I am thinking about adding another rule to my Perpetual Motion Guidelines. Currently, I only read crazy idea emails if they meet the following:
- First, the author must have read my guide about emails.
- Second, the author shows that the machine runs in isolation (no external influences).
- Third, the machine must be a new idea (not one that has been demonstrated before).
- Fourth, no conspiracies.
I am considering adding this: If the perpetual motion machine is super-popular, I might look at it even if it doesn't meet all other criteria. This is where the See-Saw Balance falls. It's popular enough that I am going to point out how silly it is.
The See-Saw Balance uses the very common perpetual motion theme of unbalanced torques. The idea is a mass moves in such a way that the torque making the machine rotate is greater on one side than the other. In this case, the unbalanced torque is created when a ball rolls to one side of the machine but the support is on the other side.
I don't want to go into the explanation of how it works since a) that's covered in the video and b) it's bogus.
There is one particular thing you can calculate such that the total value of this thing in a closed system remains constant. This thing is called energy. If you have a system without adding any energy, then the total energy remains constant. We have demonstrated this many times and you can take it as true (even though science is just about models).
I think it's safe to assume the See-Saw Balance is supposed to be a closed system (no energy inputs). If this is a true perpetual motion machine, the total energy at one point must be less than or equal to the total energy at a later point. (Yes, the grand idea behind perpetual energy machines is they could be used to as a source of energy.)
Let me draw a diagram of the See-Saw Balance at two different times.
Looking at the positions of both balls, the added height of the two balls is greater in position 2 than in position 1. Go ahead and measure it from the video; it's true. This means that going from position 1 to 2, the center of mass of the whole system increases (assuming the wooden apparatus is symmetrical, its center of mass shouldn't change). Since the center of mass increases, the gravitational potential increases. Just to be clear, let me write this using the Work-Energy Principle (which says the work done on a system is equal to the change in energy). Since this is a closed system (or supposed to be), the work is zero and I can write:
Clearly this can't work. There are a few possibilities that could explain this.
- The Work-Energy Principle is wrong. OK, this isn't very likely. We have used this principle for a long time and it always works. It would be crazy to have a stupid wood-and-ball toy prove that energy isn't conserved.

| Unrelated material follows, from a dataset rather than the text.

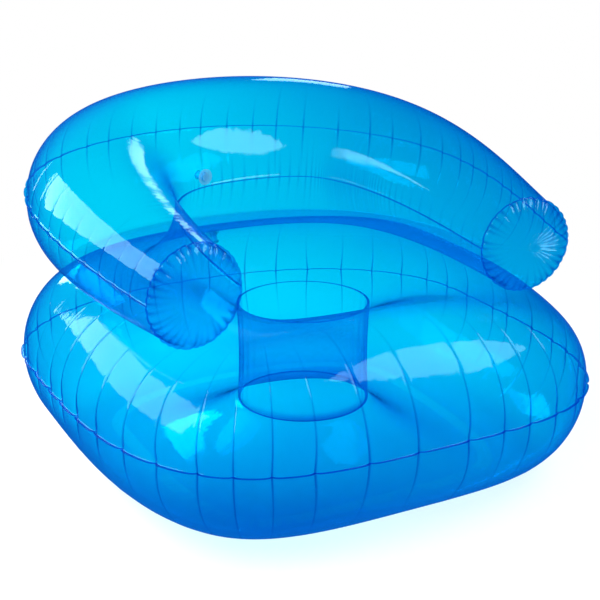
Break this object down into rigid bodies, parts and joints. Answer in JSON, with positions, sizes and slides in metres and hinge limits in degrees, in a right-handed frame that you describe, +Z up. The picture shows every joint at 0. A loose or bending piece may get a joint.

- There is some other energy term that should be in the system. Perhaps there is stored spring potential energy or maybe the thing has a battery (probably not).
- The work isn't zero. Instead, there could be an energy input into the system. We assumed this was a closed system, but if it isn't, it isn't a perpetual motion machine.
My guess is that there is some external energy input. Maybe there are magnets under the table or something. It doesn't matter how the trick works, only that there is a trick.
But what about the torque? Wouldn't a configuration like this cause the machine to tip over? No. The problem is with these "cross supports". Let me draw a simplified model with just one ball.
If this is released from rest, which way would it tip? According to the See-Saw Balance machine, it would tip to the left since the ball is pushing on the support and the support pushes on the left side. Nice idea, but wrong. Let me draw that same support with the forces acting on it. If you held the board steady, that support would be at rest and not rotating, so the net force and the net torque on the board must be zero. This probably is the diagram a perpetual motion person would draw:
The ball pushes down on the support and the horizontal board pushes up on the board. This means the support pushes down on the board (because every force has an equal and opposite force) and the board would tip to the left. But wait! Although this shows a net force of zero on the support, the net torque is not zero. The only way for the support to not tip over is with some extra forces. It would probably be something like this:
At the point where the support meets the board, there have to be two contact forces. On one side of the contact point, the board pushes up on the support and on the other side the board pulls down on the support. Yes, it pushes up more than it pulls down, but the combination of these two forces (at different locations) would produce a torque on the board that makes it rotate to the right. Actually, this would be a great homework question. Show that this support (assume massless support) has the exact same torque as a vertical support.
In the end, the torque on the board doesn't really depend on the shape of the support but rather the location of the center of mass.
If it's a trick, how does it work? I'm not sure (and I don't really care that much). However, I do think there is something weird in the way it moves. First, let's look at the horizontal position of both balls and the structure during one oscillation.
Notice how the two balls stop rolling around one second but the structure doesn't move right away? That seems odd, but yes, it might just be a measurement problem. I was also going to make a longer plot looking at the difference in ball times and structure times but realized I didn't really care that much.